Winching manoeuvre on the Indian pre-scout in 1990​​​​​​

“Over the next eight years I would organise and run a total of eight Camel Trophy events in the Amazon, Siberia, Tanzania-Burundi, Guyana, Malaysia, Argentina-Paraguay-Chile, Mundo Maya in Guatemala, and Kalimantan, and also complete the final planning for the 1997 event that was held in Mongolia. I quickly built my own team and I like to think I led from the front! My bosses in R J Reynolds quickly got to the point where they were happy with what I was doing and they pretty much left me to get on with it, with just a few budget and reporting meetings throughout the year.

Promoted to Event Director for Guyana ’92

“In any given year we would be running that year’s Camel Trophy, wrapping up the previous year’s event and planning the next two events, so there was never a dull moment! The recces and pre-scouts were vital in determining whether we thought we could hold a successful event in a given geography, and some recces led to us dropping locations that had initially seemed promising, such as Ivory Coast, Alaska, and Vietnam. India was in a pretty advanced stage in the planning process but our pre-scout expedition there convinced me that we wouldn’t be able to make it work.
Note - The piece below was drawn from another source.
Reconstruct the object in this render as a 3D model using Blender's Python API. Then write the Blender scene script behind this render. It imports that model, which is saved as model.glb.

“Looking back, I think my military training was probably the biggest asset I had when it came to running Camel Trophy. In every country we would try to secure contacts at the highest possible level among local politicians, police and the military. Military people in every country have a sort of common language and respect that’s difficult to put into words. I knew that once I’d made contact with the appropriate senior officers locally, I would be able to hold a successful event.

With Team USA 1987, Don Floyd (left) and Tom Collins

 

​​​​​“I worked with a lot of great people from Land Rover over the years who personally put a huge amount of work into Camel Trophy, although I have to say that there were times when it seemed to me that corporately Land Rover were not totally committed to the event, and I certainly think they did not get as much out of it as they could have.
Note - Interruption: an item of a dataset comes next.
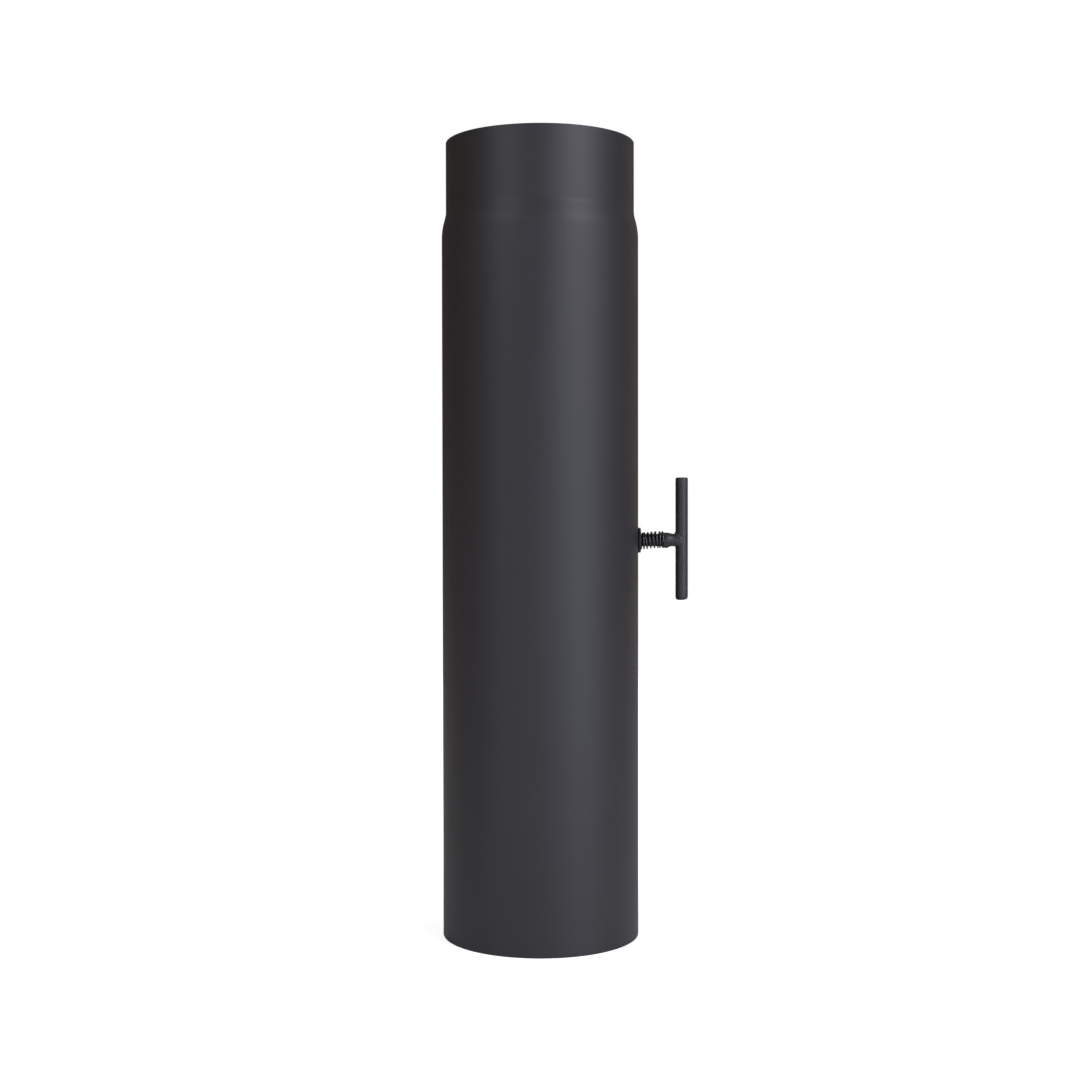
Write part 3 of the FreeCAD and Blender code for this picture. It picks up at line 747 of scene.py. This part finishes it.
paints = dict(
    pipePaint=dict(
        thin=colour(0.0215, 0.0205, 0.0205), thick=colour(0.027, 0.0262, 0.0275),
        worn=colour(0.06, 0.058, 0.056),
        roughness=(0.46, 0.54), grainSize=0.45, patchSize=45.0, bump=0.02, rub=0.35, specular=0.5,
        inside=colour(0.085, 0.08, 0.077), insideDark=colour(0.05, 0.046, 0.044),
    ),
    handlePaint=dict(
        thin=colour(0.0235, 0.024, 0.026), thick=colour(0.03, 0.031, 0.034), worn=colour(0.07, 0.069, 0.068),
        roughness=(0.42, 0.5), grainSize=0.3, patchSize=9.0, bump=0.025, rub=0.35, specular=0.5, crevice=3.0,
    ),
    stopPaint=dict(
        thin=colour(0.012, 0.012, 0.013), thick=colour(0.036, 0.036, 0.038), worn=colour(0.08, 0.079, 0.078),
        roughness=(0.36, 0.5), grainSize=0.4, patchSize=2.6, bump=0.05, rub=0.4, specular=0.5, crevice=2.0,
    ),
    weldPaint=dict(
        thin=colour(0.034, 0.034, 0.035), thick=colour(0.055, 0.054, 0.054), worn=colour(0.13, 0.125, 0.12),
        roughness=(0.3, 0.42), grainSize=0.4, patchSize=2.5, bump=0.06, rub=0.5, specular=0.55, crevice=1.2,
    ),
    washerPaint=dict(
        thin=colour(0.009, 0.009, 0.01), thick=colour(0.014, 0.014, 0.015), worn=colour(0.3, 0.3, 0.31),
        roughness=(0.4, 0.5), grainSize=0.3, patchSize=5.0, bump=0.02, rub=0.9, specular=0.45, crevice=3.0,
    ),
    springPaint=dict(
        thin=colour(0.02, 0.02, 0.021), thick=colour(0.032, 0.032, 0.034), worn=colour(0.12, 0.12, 0.12),
        roughness=(0.2, 0.26), grainSize=0.3, patchSize=5.0, bump=0.01, rub=0.0, specular=1.0, crevice=1.8,
    ),
    bladeSteel=dict(
        thin=colour(0.085, 0.082, 0.08), thick=colour(0.14, 0.136, 0.133), worn=colour(0.25, 0.24, 0.235),
        roughness=(0.42, 0.58), grainSize=0.6, patchSize=18.0, bump=0.03, rub=0.6, specular=0.5,
    ),
    fastenerSteel=dict(
        thin=colour(0.2, 0.195, 0.19), thick=colour(0.3, 0.295, 0.285), worn=colour(0.45, 0.44, 0.43),
        roughness=(0.3, 0.45), grainSize=0.3, patchSize=4.0, bump=0.01, rub=0.5, specular=0.5, metallic=0.5,
    ),
)


creviceLook = dict(closed=0.3, clear=0.92, shade=colour(0.002, 0.002, 0.0025))


def makePaint(name, finish):
    material, tree, output = newTree(name)
    shader = put(tree, "ShaderNodeBsdfPrincipled")
    shader.inputs["Specular IOR Level"].default_value = finish["specular"]
    shader.inputs["Metallic"].default_value = finish.get("metallic", 0.0)
    grain = placeGroup(tree, paintGrain, dict(GrainSize=finish["grainSize"], PatchSize=finish["patchSize"]))
    rub = placeGroup(tree, edgeRub, dict(Width=edgeRubLook["width"], Break=edgeRubLook["breakSize"]))
    coat = mixColours(tree, finish["thin"], finish["thick"], grain.outputs["Patches"])
    worn = compute(tree, "MULTIPLY", rub.outputs["Rub"], finish["rub"])
    surface = mixColours(tree, coat, finish["worn"], worn)
    if "crevice" in finish:
        # Deep between pieces the coat is black and, as black metal, mirrors nothing
        openness = placeGroup(tree, crevices, dict(Reach=finish["crevice"])).outputs["Open"]
        span = {"From Min": creviceLook["closed"], "From Max": creviceLook["clear"]}
        clear = put(tree, "ShaderNodeMapRange", span)
        dull = put(tree, "ShaderNodeMapRange", {**span, "To Min": 1.0, "To Max": 0.0})
        tree.links.new(openness, clear.inputs["Value"])
        tree.links.new(openness, dull.inputs["Value"])
        surface = mixColours(tree, creviceLook["shade"], surface, clear.outputs["Result"])
        tree.links.new(dull.outputs["Result"], shader.inputs["Metallic"])
    if "inside" in finish:
        steel = mixColours(tree, finish["inside"], finish["insideDark"], grain.outputs["Patches"])
        surface = mixColours(tree, surface, steel, placeGroup(tree, insideMask, {}).outputs["Inside"])
    tree.links.new(surface, shader.inputs["Base Color"])
    low, high = finish["roughness"]
    spread = put(
        tree, "ShaderNodeMapRange", {"From Min": 0.3, "From Max": 0.7, "To Min": low, "To Max": high}
    )
    tree.links.new(grain.outputs["Grain"], spread.inputs["Value"])
    tree.links.new(spread.outputs["Result"], shader.inputs["Roughness"])
    bump = put(tree, "ShaderNodeBump", dict(Strength=1.0, Distance=finish["bump"] * mm))
    tree.links.new(grain.outputs["Grain"], bump.inputs["Height"])
    tree.links.new(bump.outputs["Normal"], shader.inputs["Normal"])
    tree.links.new(shader.outputs["BSDF"], output.inputs["Surface"])
    return material


materials = {name: makePaint(name, finish) for name, finish in paints.items()}


def dress(piece, material):
    piece.data.materials.clear()
    piece.data.materials.append(material)


for piece in (pipe, seam):
    dress(piece, materials["pipePaint"])
dress(crossbar, materials["handlePaint"])
for piece in (stop, stopBead):
    dress(piece, materials["stopPaint"])
dress(handleWeld, materials["weldPaint"])
dress(washer, materials["washerPaint"])
dress(spring, materials["springPaint"])
nodeFinishes = {"spindle": "handlePaint", "damper_blade": "bladeSteel"}
for name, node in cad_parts.items():
    finish = nodeFinishes.get(name, "fastenerSteel")
    if not node.hide_render:
        dress(node, materials[finish])
print("finishes made")


# Floor, lights and camera

floorLook = dict(
    halfSize=4.0,
    paper=colour(0.86, 0.86, 0.86),
    nearGlow=0.76,  # at the pipe's foot, where its shadow lies
    farGlow=1.0,
    glowFrom=0.064,
    glowFull=0.2,
    glossyGlow=0.13,
)


def makeFloor():
    # Pale paper that glows white where the camera looks at it, and little in what the pipe mirrors
    half = floorLook["halfSize"]
    mesh = bpy.data.meshes.new("floor")
    corners = [(-half, -half, 0), (half, -half, 0), (half, half, 0), (-half, half, 0)]
    mesh.from_pydata(corners, [], [(0, 1, 2, 3)])
    floor = bpy.data.objects.new("floor", mesh)
    scene.collection.objects.link(floor)

    material, tree, output = newTree("paleFloor")
    paper = put(tree, "ShaderNodeBsdfDiffuse", dict(Color=floorLook["paper"]))
    glow = put(tree, "ShaderNodeEmission", dict(Color=colour(1, 1, 1)))
    path = put(tree, "ShaderNodeLightPath")
    seen = compute(tree, "MAXIMUM", path.outputs["Is Camera Ray"], path.outputs["Is Transmission Ray"])
    reach = put(tree, "ShaderNodeVectorMath", operation="LENGTH")
    tree.links.new(put(tree, "ShaderNodeTexCoord").outputs["Object"], reach.inputs[0])
    fade = put(
        tree, "ShaderNodeMapRange",
        {
            "From Min": floorLook["glowFrom"], "From Max": floorLook["glowFull"],
            "To Min": floorLook["nearGlow"], "To Max": floorLook["farGlow"],
        },
        interpolation_type="SMOOTHSTEP",
    )
    tree.links.new(reach.outputs["Value"], fade.inputs["Value"])
    shown = compute(tree, "MULTIPLY", seen, fade.outputs["Result"])
    mirrored = compute(tree, "MULTIPLY", path.outputs["Is Glossy Ray"], floorLook["glossyGlow"])
    tree.links.new(compute(tree, "ADD", shown, mirrored), glow.inputs["Strength"])
    both = put(tree, "ShaderNodeAddShader")
    tree.links.new(paper.outputs[0], both.inputs[0])
    tree.links.new(glow.outputs[0], both.inputs[1])
    tree.links.new(both.outputs[0], output.inputs["Surface"])
    dress(floor, material)


makeFloor()

studio = dict(
    background=colour(1, 1, 1),
    leftRoom=colour(0.012, 0.01, 0.01),
    rightRoom=colour(0.012, 0.012, 0.013),
    ceiling=colour(0.05, 0.05, 0.05),
    backdrop=colour(0.05, 0.05, 0.05),
)


def makeWorld():
    # White where the camera looks. The object sees a dim room, darker and warmer on the left.
    world = bpy.data.worlds.new("studio")
    scene.world = world
    world.use_nodes = True
    tree = world.node_tree
    tree.nodes.clear()
    output = put(tree, "ShaderNodeOutputWorld")
    place = put(tree, "ShaderNodeTexCoord").outputs["Generated"]
    split = put(tree, "ShaderNodeSeparateXYZ")
    tree.links.new(place, split.inputs[0])

    def ramp(socket, low, high):
        node = put(
            tree, "ShaderNodeMapRange", {"From Min": low, "From Max": high}, interpolation_type="SMOOTHSTEP"
        )
        tree.links.new(split.outputs[socket], node.inputs["Value"])
        return node.outputs["Result"]

    room = mixColours(tree, studio["leftRoom"], studio["rightRoom"], ramp("X", -0.5, 0.5))
    backAbove = compute(tree, "MULTIPLY", ramp("Y", 0.2, 0.7), ramp("Z", 0.15, 0.5))
    room = mixColours(tree, room, studio["backdrop"], backAbove)
    room = mixColours(tree, room, studio["ceiling"], ramp("Z", 0.6, 0.95))
    path = put(tree, "ShaderNodeLightPath")
    seen = compute(tree, "MAXIMUM", path.outputs["Is Camera Ray"], path.outputs["Is Transmission Ray"])
    light = put(tree, "ShaderNodeBackground")
    tree.links.new(mixColours(tree, room, studio["background"], seen), light.inputs["Color"])
    tree.links.new(light.outputs[0], output.inputs["Surface"])


makeWorld()

# place: degrees round to the right from the camera's side, distance and height. tilt: degrees down.
softboxes = dict(
    keyHigh=dict(place=(47, 1.5, 1.3), size=(0.7, 1.0), power=19.15, tint=(0.91, 0.87, 1.0)),
    keyFoot=dict(place=(47, 1.5, 0.11), size=(0.7, 0.2), power=4.0, tint=(0.75, 0.81, 1.0)),
    keyNear=dict(place=(25, 1.5, 0.5), size=(0.6, 0.6), power=2.9, tint=(0.66, 0.74, 1.0)),
    keyFar=dict(place=(70, 1.5, 0.9), size=(0.6, 1.6), power=2.8, tint=(0.94, 0.88, 1.0)),
    frontLow=dict(place=(0, 1.6, 0.2), size=(0.8, 0.36), power=1.15, tint=(0.98, 0.89, 1.0)),
    fillHigh=dict(place=(-42, 1.6, 1.3), size=(0.7, 1.0), power=8.8, tint=(0.96, 0.94, 1.0)),
    fillFoot=dict(place=(-42, 1.6, 0.11), size=(0.7, 0.2), power=1.6, tint=(0.77, 0.77, 1.0)),
    leftSide=dict(place=(-90, 1.6, 0.9), size=(1.2, 1.8), power=0.9, tint=(1.0, 0.6, 0.4)),
    backRight=dict(place=(140, 1.6, 0.9), size=(0.8, 1.8), power=1.35, tint=(1.0, 0.78, 0.6)),
    backLeft=dict(place=(-140, 1.6, 0.9), size=(0.8, 1.8), power=0.55, tint=(1.0, 0.66, 0.4)),
    backMiddle=dict(place=(180, 1.6, 0.9), size=(0.7, 1.4), power=6.0, tint=(1.0, 1.0, 1.0)),
    overhead=dict(place=(0, 0.1, 2.1), size=(0.6, 0.6), power=2.5, tint=(1.0, 1.0, 1.0), tilt=90),
    downPipe=dict(place=(0, 0, 1.5), size=(0.05, 0.05), power=0.025, tint=(1.0, 1.0, 1.0), tilt=90, spread=5),
)


def makeSoftbox(name, box):
    light = bpy.data.lights.new(name, "AREA")
    light.shape = "RECTANGLE"
    light.size, light.size_y = box["size"]
    light.energy = box["power"]
    light.color = box["tint"]
    light.spread = math.radians(box.get("spread", 180))
    holder = bpy.data.objects.new(name, light)
    scene.collection.objects.link(holder)
    degrees, distance, height = box["place"]
    turn = math.radians(degrees)
    holder.location = (math.sin(turn) * distance, -math.cos(turn) * distance, height)
    holder.rotation_euler = (math.radians(90 - box.get("tilt", 0)), 0, turn)


for name, box in softboxes.items():
    makeSoftbox(name, box)

cameraPlace = dict(
    distance=1.0404, height=0.2705, lens=54.63, sensor=36, nearest=0.05,
    down=math.radians(1.120), roll=math.radians(0.084), yaw=math.radians(0.011),
)
camera = bpy.data.objects.new("camera", bpy.data.cameras.new("camera"))
scene.collection.objects.link(camera)
camera.location = (0, -cameraPlace["distance"], cameraPlace["height"])
camera.rotation_euler = (math.pi / 2 - cameraPlace["down"], cameraPlace["roll"], cameraPlace["yaw"])
camera.data.sensor_width = cameraPlace["sensor"]
camera.data.lens = cameraPlace["lens"]
camera.data.clip_start = cameraPlace["nearest"]
scene.camera = camera
scene.view_settings.view_transform = "Standard"
print("studio made")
“Over the years we had to contend with a number of other significant issues, including the re-branding of the event to promote Camel Trophy merchandise rather than Camel cigarettes, which was driven by the restrictions that were being imposed on tobacco advertising around the world. We also had to manage changes within R J Reynold’s internal organisation that led to us reporting to a new entity, Worldwide Brands International, and later to a subsidiary of WBI called Global Events Management.

Closing ceremony for the 1991 event

“And in the early 1990s we found ourselves the target of significant criticism from the rapidly-strengthening environmental lobby who were accusing us of causing significant damage and destruction. Land Rover, which was by then a formal co-sponsor of the event, responded with its ‘Fragile Earth’ policy and its ‘Tread Lightly’ principles, and the media were asking how Camel Trophy fitted into those environmental standards. We were quick to point out the various ways the Camel Trophy had already benefitted the countries that had hosted it, in terms of foreign currency brought in, repairs to infrastructure that the teams had carried out, and the effort that went into protecting the environment during each event. Nevertheless, we realised that we needed to up our game and be seen to be ‘giving something back’, and all subsequent events featured an environmental or ecological project that the teams would become involved with.
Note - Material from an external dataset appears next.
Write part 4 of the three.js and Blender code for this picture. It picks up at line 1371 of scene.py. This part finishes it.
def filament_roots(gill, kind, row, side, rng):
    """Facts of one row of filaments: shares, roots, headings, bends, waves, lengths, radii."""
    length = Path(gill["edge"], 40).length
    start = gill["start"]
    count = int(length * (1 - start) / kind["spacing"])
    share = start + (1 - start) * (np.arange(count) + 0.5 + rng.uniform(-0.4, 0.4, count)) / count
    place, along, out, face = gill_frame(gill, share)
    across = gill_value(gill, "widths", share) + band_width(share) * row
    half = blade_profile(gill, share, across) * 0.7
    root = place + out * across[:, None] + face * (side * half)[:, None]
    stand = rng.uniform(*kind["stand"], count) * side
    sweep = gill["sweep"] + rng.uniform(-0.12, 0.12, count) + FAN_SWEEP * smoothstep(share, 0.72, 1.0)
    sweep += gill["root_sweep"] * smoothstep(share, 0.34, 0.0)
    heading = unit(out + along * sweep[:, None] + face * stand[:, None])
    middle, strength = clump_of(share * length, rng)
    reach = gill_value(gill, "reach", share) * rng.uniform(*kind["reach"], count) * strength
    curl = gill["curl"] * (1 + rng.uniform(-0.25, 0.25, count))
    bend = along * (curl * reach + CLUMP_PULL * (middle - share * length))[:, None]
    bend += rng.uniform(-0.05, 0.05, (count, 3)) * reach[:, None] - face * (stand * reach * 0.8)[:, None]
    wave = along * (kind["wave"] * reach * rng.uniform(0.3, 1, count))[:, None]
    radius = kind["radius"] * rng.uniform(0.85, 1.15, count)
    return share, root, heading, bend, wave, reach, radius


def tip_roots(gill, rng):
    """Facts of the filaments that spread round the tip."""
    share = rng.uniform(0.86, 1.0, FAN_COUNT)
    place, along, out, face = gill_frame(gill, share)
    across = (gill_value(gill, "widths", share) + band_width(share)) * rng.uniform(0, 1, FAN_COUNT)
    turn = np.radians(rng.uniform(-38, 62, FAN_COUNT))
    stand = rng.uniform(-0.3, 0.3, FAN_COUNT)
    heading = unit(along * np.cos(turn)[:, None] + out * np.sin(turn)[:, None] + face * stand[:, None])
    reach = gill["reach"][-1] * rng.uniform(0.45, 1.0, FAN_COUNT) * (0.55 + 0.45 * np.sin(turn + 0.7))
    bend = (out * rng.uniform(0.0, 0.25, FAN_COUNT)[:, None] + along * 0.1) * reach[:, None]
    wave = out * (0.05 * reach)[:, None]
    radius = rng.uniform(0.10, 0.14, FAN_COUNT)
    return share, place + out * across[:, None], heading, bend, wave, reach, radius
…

“I wasn’t totally surprised when the event finally fizzled out. The 1997 Camel Trophy which was the first one to take place after I’d left, ended up being a strange event with mountain bikes and kayaks, and of course the final event in 2000 was not really worthy of the Camel Trophy name, in my view! The media had lost the plot and it failed to attract a meaningful audience. And don’t even ask me what I think about the G4 thing that followed!

Discovery 2 in India during the 1998 Trek

“Nevertheless, I had eight hugely enjoyable years running the event and I’m very proud of what we achieved during that time. After I left, I set up a consultancy offering specialist expedition and event planning and I continued to work for Land Rover on various projects. One of these was very special and involved a great guy called Bill Baker, who had been the marketing and PR guru behind the hugely successful launch of the Range Rover into the North American market in 1987. Bill had been assigned to Land Rover in the UK and he and I worked closely on the planning and execution of the ‘New Discovery Trek’ in 1998 that was the world’s longest test drive of a new vehicle. Bill and I drove the whole thing together and were joined by journalists from all over the world for particular sections. We drove through 28 countries on four continents, covering over 30,000 kilometres in 58 days.

“I also worked on an ambitious project for Guinness World Records that was envisaged as a London-to-London world record attempt, but after I’d put a year of effort into it the organisers cancelled it on the grounds that it would be too costly. By contrast, the Mission Antarctica project was a huge success! I was contracted by a charity led by the explorer Robert Swan, the first person to walk to both Poles, to plan, organise and execute the removal of 2000 tons of mixed waste from the old Soviets base at Bellingshausen on King George Island.

“I moved to the charity’s base at Darlington and over the next few weeks developed a plan that involved hiring a suitable ship, a tug-boat, tractors with front loaders, buckets and backhoes, a pontoon dock, skips and a crew of 12. It all came together remarkably well and we delivered the waste to a recycling plant in Uruguay.

“In 2001 my wife, Jenni, and I decided to try something different and before we knew it, we’d bought a hotel in Canterbury! It brought a whole new set of challenges and experiences, and we used to host Camel Trophy weekends at the hotel on a regular basis. I’ve always enjoyed my involvement with the Club and Camel enthusiasts generally, and I still do. We ran the hotel for 12 years before selling it to someone who walked in off the street one day. Needless to say, we weren’t actually planning to sell up at the time!”